Toute cette période m’a permis de faire de l’introspection en profondeur et je crois qu’aujourd’hui avec le rythme de vie qu’on nous impose ça devient très compliqué pour tout le monde de le faire. Même si cette période était douloureuse je crois vraiment que ça a été un chance incroyable pour moi, et dans un deuxième temps ça m’a permis d’appréhender le regard des autres de manière progressive et douce. Ca m’a aussi permis de comprendre que la musique casse vraiment les barrières des frontières et du langage!
5) L’écriture est de toute évidence, pour toi, cathartique et salvatrice.
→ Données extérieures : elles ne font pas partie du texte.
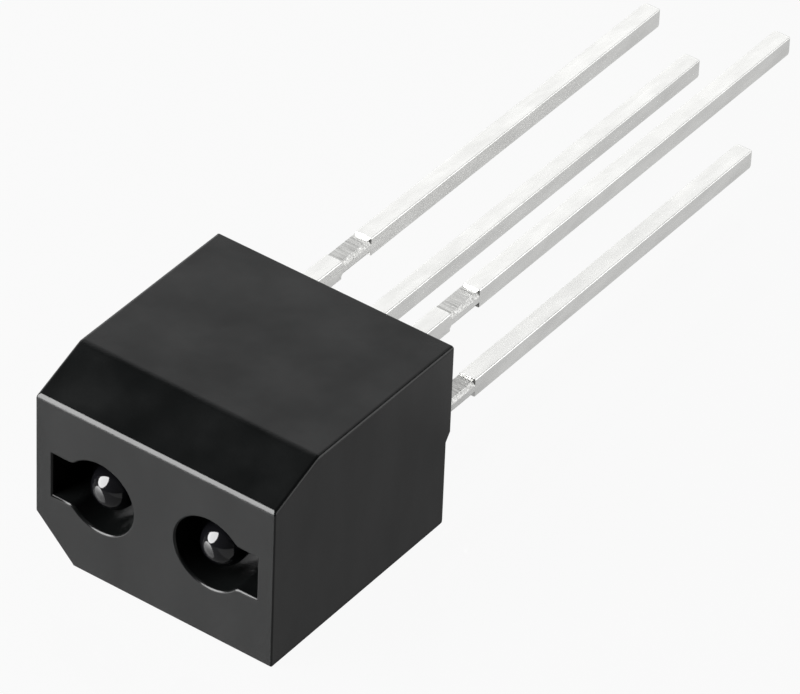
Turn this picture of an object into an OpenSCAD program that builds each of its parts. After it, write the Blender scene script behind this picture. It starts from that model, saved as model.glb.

Comment t’y prends-tu ?
Contrairement à la production où j’ai collaboré avec un ami, pour l’écriture j’ai vraiment besoin d’être seule, d’écouter la mélodie en boucle et de me replonger dans le sentiment qui a initialement inspiré la création. Et après je creuse et je commence par faire une sorte d’écriture automatique sans me demander si ça terminera dans la chanson ou pas. Eloigner l’auto jugement le plus possible et après je fais le tri et je mets plus en forme ce qui est venu naturellement. J’essaye de faire en sorte que ça soit le plus authentique possible, le plus fidèle possible à ce que j’ai vécu et ressenti.
6) Pour en revenir à Sick sad girl, à la fois pur et tourmenté, le rendu est-uniquement du à toi, Lou, ou as-tu été épaulée dans sa création ? Qu’en attends-tu, maintenant que l’objet tant attendu prend vie ?
J’ai d’abord tout composé, écrit et produit seule, et j’ai ensuite ramené ça à Mehdi Major qui m’a aidé à grossir les productions. Par contre Sinking, je l’ai écrite seule mais on l’a composée ensemble, c’est venu assez naturellement. J’ai l’espoir secret qu’il aide certaines personnes qui traversent ce que j’ai pu vivre, que ça leur donne l’espoir d’un après, parce qu’à l’époque l’idée même d’un lendemain me paraissait impossible.
7) J’écoute l’EP d’une oreille nouvelle depuis que j’en connais l’origine profonde, ce qui accrédite le fait que le vécu, quand bien même il s’avère traumatique, « transcende » l’auteur et offre à l’auditeur une perspective différente, qui l’incite à s’impliquer et modifie sa perception du contenu. Qu’en penses-tu ?
Je trouve ça magique. Sans en connaître l’origine, le projet peut-être apprécié et compris complètement hors de mon vécu. Si l’auditeur est curieux et qu’il tombe sur son explication de nouvelles nuances s’ajoutent et creusent de nouveaux sillons émotionnels. C’est comme ça avec toutes les oeuvres et l’art en général et l’empathie ne fait qu’augmenter notre expérience des choses. Magique et profondément humain.
8) D’où viennent tes éventuelles influences, s’agissant de ton EP ? As-tu des « modèles « ou préfères-tu oeuvrer en solo total, à l’exclusion de tout apport extérieur ?
Je pense qu’il est impossible de ne pas avoir d’apports extérieurs, on est tous l’addition de millions de choses auxquelles on est exposés. Mais comme c’était mon premier projet, je ne me suis pas mise de barrières et j’ai fait ce qui m’est venu naturellement. Après personnellement j’écoute beaucoup de pop, de hip hop et r’n’b, dont la scène Coréenne qui tire beaucoup du jazz et ça j’adore.